Minister of the Interior
- In office 1966–1989
- President: Alfredo Stroessner
- Preceded by: Edgar Ynsfrán
- Succeeded by: Orlando Machuca Vargas

Personal details
- Born: 30 July 1922
- Died: 10 September 2011 (aged 89) Asunción, Paraguay

= Sabino Augusto Montanaro =

Paraguayan politician (1922–2011)

Sabino Augusto Montanaro Ciarleti (30 July 1922 – 10 September 2011) was a Paraguayan politician. He served as Minister of the Interior between 1966 and 1989 in Alfredo Stroessner's government. Montanaro was also the first Vice President of the Partido Colorado.

== Political life ==
Montanaro was an influential figure during the Stronato, often mentioned as one of the four closest politicians to Alfredo Stroessner (the so-called "Cuatrinomio de Oro"), and was blamed for many human rights violations. He was the Minister of the Interior from 1966 until 1989, when Stroessner's dictatorship was overthrown in a coup d'état.

=== Minister of the Interior ===
During his tenure as Minister of the Interior, freedom of the press in Paraguay was severely limited. Several newspapers and radio stations, such as ABC Color and Radio Ñandutí, faced restrictions and bans. In June 1979, Montanaro ordered the closure of the newspapers Ultima Hora and La Tribuna for a duration of 30 days.

The Catholic Church had begun distancing itself from the Stroessner regime since the 1960s. In 1969, the police invaded the Parroquia Cristo Rey in Asunción to arrest radical Jesuits and physically abuse elderly clergy. Following the incident, the Archbishop of Asunción, Juan José Aníbal Mena Porta excommunicated Montanaro. However, the church's Conferencia Episcopal Paraguaya avoided vocal criticism of the regime during the 1970s. Montanaro was once again excommunicated in 1971 by archbishop Ismael Rolón.

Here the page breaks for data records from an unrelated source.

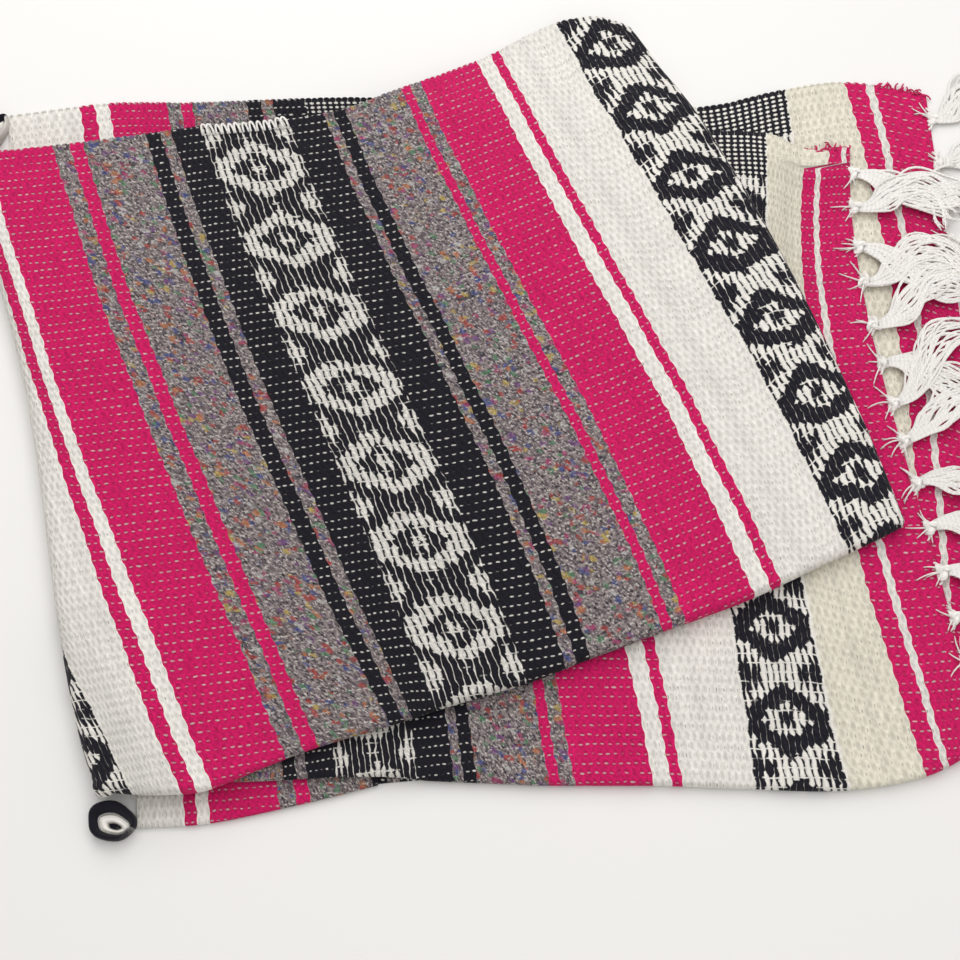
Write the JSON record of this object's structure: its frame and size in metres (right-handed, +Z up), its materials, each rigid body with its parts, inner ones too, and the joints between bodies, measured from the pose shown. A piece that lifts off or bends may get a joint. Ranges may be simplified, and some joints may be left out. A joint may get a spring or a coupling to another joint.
{
  "type": "folded woven blanket",
  "caption": "Thick hand-loomed striped blanket with knotted fringes, folded in four and laid askew on a flat surface, its top leaf turned over the lower half.",
  "frame": {"origin": "middle of the part's box, on the flat surface that it lies on", "axes": "+X along the blanket's length, towards the fringed ends, +Y towards the selvedges, +Z up"},
  "size_m": [1.0758, 0.8258, 0.0328],
  "materials": {
    "pink_yarn": "matt magenta wool-like weft with rows of white warp dashes",
    "white_yarn": "matt warm white yarn, slightly fuzzy",
    "grey_tweed": "matt grey recycled yarn with flecks of many colours",
    "black_yarn": "matt blue-black yarn with white pick-up figures"
  },
  "bodies": {
    "root": {"top_leaf": "grey_tweed", "middle_ply": "pink_yarn", "under_ply": "white_yarn", "tucked_edge": "pink_yarn", "inner_layers": "grey_tweed", "inner_corner": "white_yarn", "spine_foot": "black_yarn", "spine_head": "black_yarn", "middle_fringe": "white_yarn", "under_fringe": "white_yarn"}
  },
  "joints": []
}
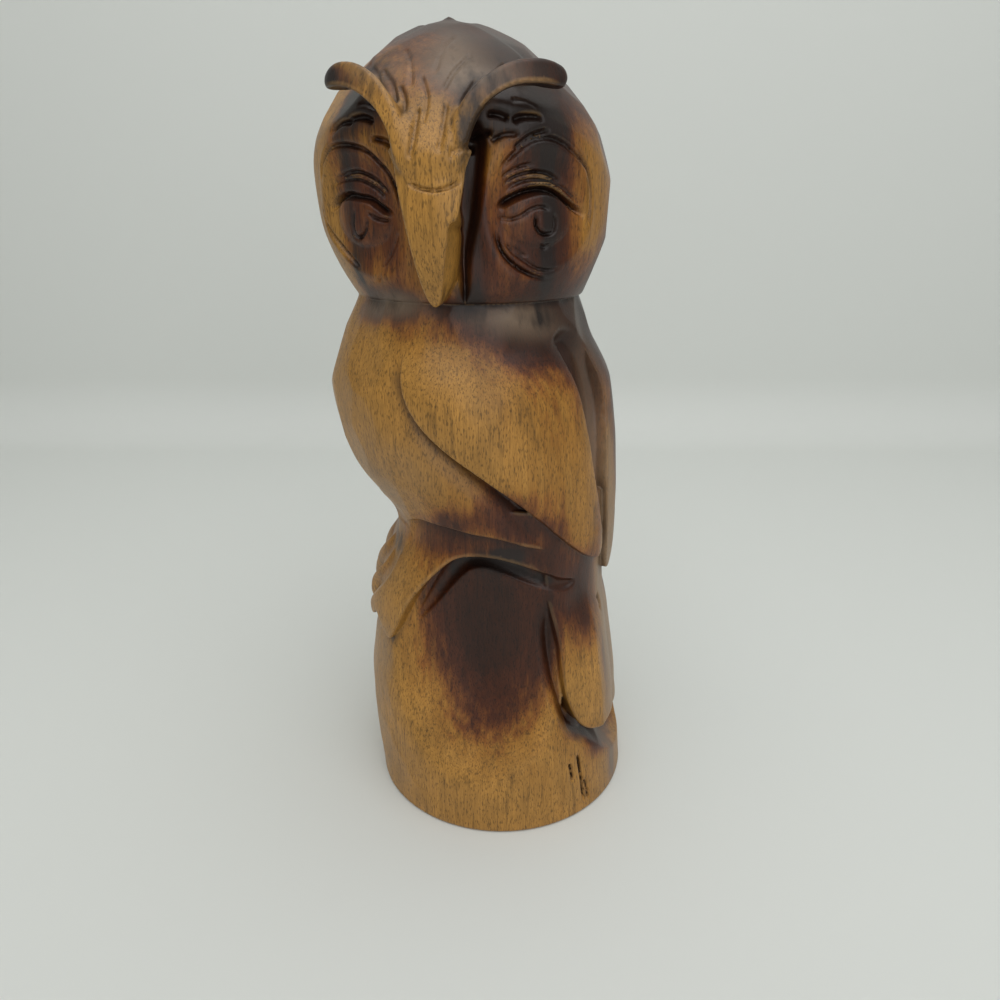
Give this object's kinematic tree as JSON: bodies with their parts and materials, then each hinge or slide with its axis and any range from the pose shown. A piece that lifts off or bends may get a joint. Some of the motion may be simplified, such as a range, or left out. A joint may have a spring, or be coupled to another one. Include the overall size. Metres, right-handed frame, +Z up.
{
  "type": "carved wooden owl",
  "caption": "Wooden owl carved from one leaning log, perched on its stump with folded wings and looking back over its left shoulder.",
  "frame": {"origin": "middle of the round flat underside of the stump", "axes": "+Z up, -Y the way the owl's face looks, +X towards the owl's own left"},
  "size_m": [0.0933, 0.0913, 0.2286],
  "materials": {
    "oiled_wood": "Solid hardwood with golden sapwood and dark brown heartwood, knife facets and open pores, under a satin lacquer"
  },
  "bodies": {
    "root": {"carved_owl": "oiled_wood"}
  },
  "joints": []
}
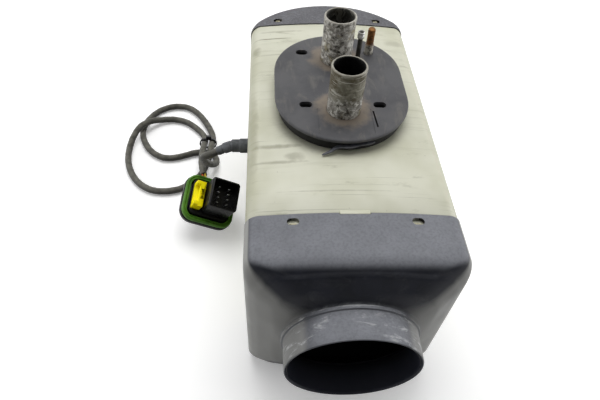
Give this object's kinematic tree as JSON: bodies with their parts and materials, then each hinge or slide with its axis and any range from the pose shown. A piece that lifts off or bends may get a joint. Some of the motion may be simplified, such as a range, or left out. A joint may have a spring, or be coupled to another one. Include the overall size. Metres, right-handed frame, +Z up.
{
  "type": "truck air heater",
  "caption": "Diesel-fired truck air heater lying on its cover: boxy split shell, hot-air and intake hoods with round spigots, sealed foot with exhaust and air pipes, cable with plug.",
  "frame": {"origin": "centre of the rest face under the shell, on the surface the heater lies on", "axes": "+Z up, away from the rest face and along the exhaust, air and fuel pipes; +Y along the shaft from the hot-air outlet to the cold-air intake; +X away from the side with the cable"},
  "size_m": [0.2776, 0.371, 0.186],
  "materials": {
    "shell_plastic": "moulded beige-grey polyamide, satin and dusty",
    "hood_plastic": "moulded slate-grey glass-filled polyamide, fine grain",
    "side_cover_plastic": "moulded dark grey polyamide",
    "inner_plastic": "moulded black polyamide",
    "plug_plastic": "moulded black polybutylene terephthalate",
    "seal_rubber": "moulded dark grey silicone rubber",
    "green_rubber": "moulded green silicone rubber",
    "yellow_plastic": "moulded yellow polybutylene terephthalate",
    "harness_tape": "cloth tape wound over the wires",
    "cast_aluminium": "die-cast",
    "pipe_steel": "stainless tube, corroded and stained",
    "bright_steel": "zinc-plated or ground",
    "rusty_steel": "zinc-plated steel, rusted",
    "heat_steel": "heat-resistant sheet, tempered brown",
    "gasket_fibre": "pressed graphite fibre",
    "magnet": "sintered ferrite",
    "lamination": "stamped electrical steel",
    "board": "lacquered glass-epoxy laminate",
    "orange_pvc": "extruded insulation",
    "yellow_pvc": "extruded insulation",
    "black_pvc": "extruded insulation"
  },
  "bodies": {
    "heater": {"blower_cover": "cast_aluminium", "blower_housing": "cast_aluminium", "burner_gasket": "gasket_fibre", "burner_screw_1": "bright_steel", "burner_screw_2": "bright_steel", "burner_screw_3": "bright_steel", "burner_screw_4": "bright_steel", "cable_gland": "seal_rubber", "cable_harness": "harness_tape", "cable_tie": "plug_plastic", "circuit_board": "board", "combustion_air_pipe": "pipe_steel", "combustion_chamber": "heat_steel", "connector_base": "plug_plastic", "connector_housing": "plug_plastic", "control_cover": "inner_plastic", "control_housing": "inner_plastic", "control_screw_1": "bright_steel", "control_screw_2": "bright_steel", "cover_shell": "shell_plastic", "evaporator_screen": "heat_steel", "exhaust_pipe": "pipe_steel", "flange_seal": "seal_rubber", "front_bearing": "bright_steel", "fuel_pipe": "pipe_steel", "fuel_pipe_ferrule": "bright_steel", "glow_plug": "bright_steel", "heat_exchanger": "cast_aluminium", "intake_grille": "hood_plastic", "intake_hood": "hood_plastic", "motor_can": "bright_steel", "motor_screw_1": "bright_steel", "motor_screw_2": "bright_steel", "motor_screw_3": "bright_steel", "mounting_shell": "shell_plastic", "mounting_stud": "rusty_steel", "outlet_hood": "hood_plastic", "overheat_sensor": "bright_steel", "plug_flange": "plug_plastic", "plug_seal": "green_rubber", "rear_bearing": "bright_steel", "sensor_clip": "bright_steel", "side_cover": "side_cover_plastic", "stator": "lamination", "wire_black": "black_pvc", "wire_orange": "orange_pvc", "wire_yellow": "yellow_pvc"},
    "rotor": {"motor_shaft": "bright_steel", "rotor_magnet": "magnet", "combustion_impeller": "inner_plastic", "fan_wheel": "inner_plastic"},
    "lock": {"secondary_lock": "yellow_plastic"}
  },
  "joints": [
    {"name": "rotor_spin", "type": "hinge", "parent": "heater", "child": "rotor", "pos_m": [0, 0.09, 0.07], "axis": [0, 1, 0], "continuous": true},
    {"name": "lock_slide", "type": "slide", "parent": "heater", "child": "lock", "axis": [0.4191, -0.3492, 0.8381], "range_m": [0, 0.003]}
  ]
}
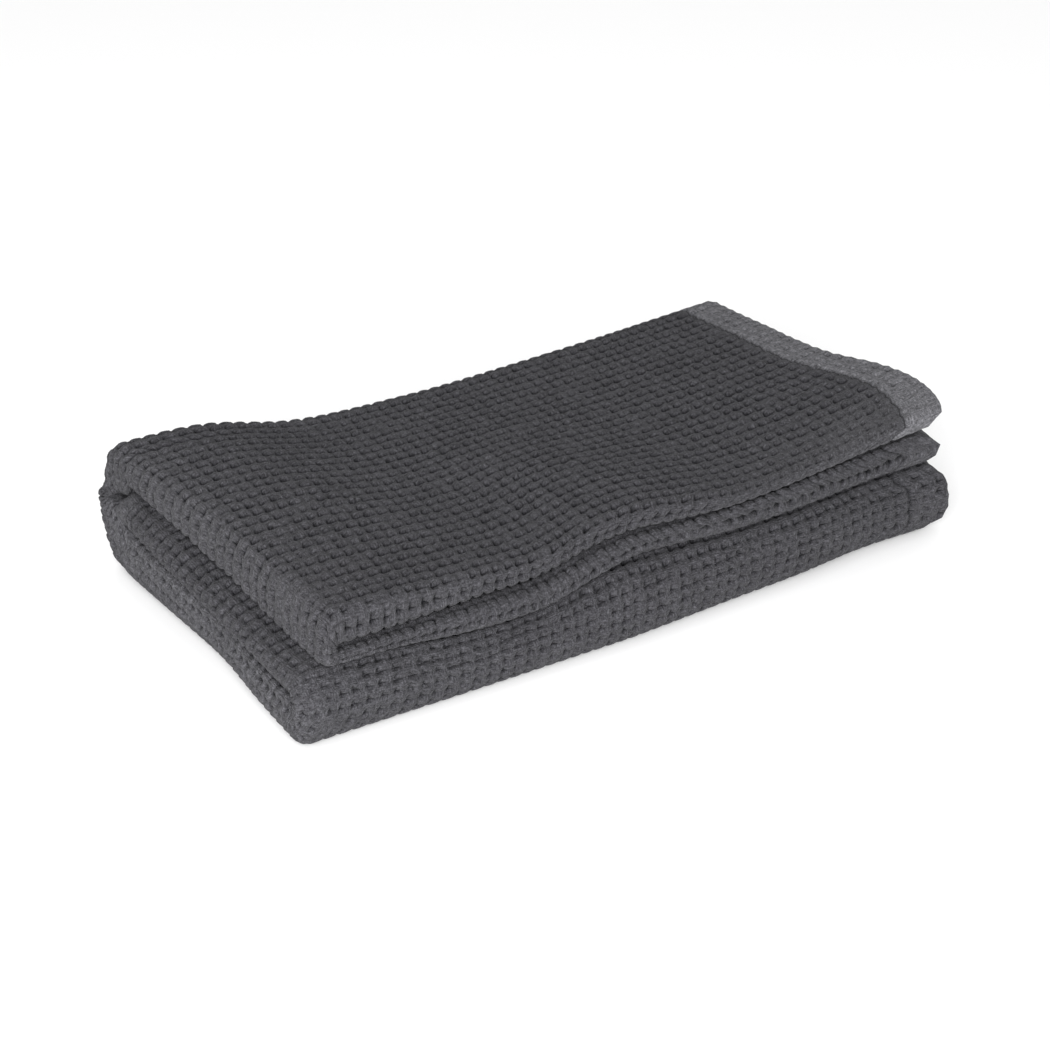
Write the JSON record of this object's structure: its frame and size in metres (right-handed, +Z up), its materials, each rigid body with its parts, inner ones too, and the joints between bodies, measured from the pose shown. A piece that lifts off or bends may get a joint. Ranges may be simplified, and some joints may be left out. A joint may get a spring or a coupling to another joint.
{
  "type": "folded waffle weave blanket",
  "caption": "Waffle weave cotton blanket with narrow stitched hems, folded into a low soft stack that lies flat on a shelf, bench or bed.",
  "frame": {"origin": "middle of the folded stack's footprint, on the surface that it lies on", "axes": "+X from the stack's rounded left end to its hemmed right end, +Y from its front to its back, +Z up"},
  "size_m": [0.5599, 0.3161, 0.1045],
  "materials": {
    "charcoal_cotton": "matt, charcoal grey waffle weave cotton, softly fuzzy"
  },
  "bodies": {
    "root": {"waffle_blanket": "charcoal_cotton"}
  },
  "joints": []
}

Montanaro also mobilised the Colorado peasant militia, known as the Macheteros de Santani, to repress a Partido Liberal Radical Auténtico (PLRA) rally in San Jose in April 1986. In 1987, he and other loyalists of Stroessner took an even stronger grip over the Partido Colorado and the governmental institutions of Paraguay. This caused fierce resistance from other politicians in the party and led to the eventual coup on February 3rd 1989.

=== Political asylum ===
After the coup against Stroessner, Montanaro sought asylum in the Honduran consulate in Asunción. A few days later, he appeared in Tegucigalpa, the capital of Honduras. In Honduras, he was compelled to abandon the Catholic faith and become an evangelical preacher. During his asylum in Honduras, Paraguay demanded his extradition on two occasions. On 1 May 2009 he returned to Paraguay, stirring street protests. Facing an arrest warrant since 1997 and accused of torture-related crimes, protesters demanded he be jailed in Tacumbú prison. Due to his poor health condition, a judge ordered his detention in a hospital. On 24 June 2009 he was jailed in Tacumbú prison. Following a visit from the country's Supreme Court judge, the court ordered his release from prison but kept him under house arrest.

== Death ==
He died in Asunción on 10 September 2011, aged 89, from pulmonary complications.

It later became known that Montanaro's son opened an offshore company through the Panamanian law firm Mossack Fonseca shortly before Montanaro died.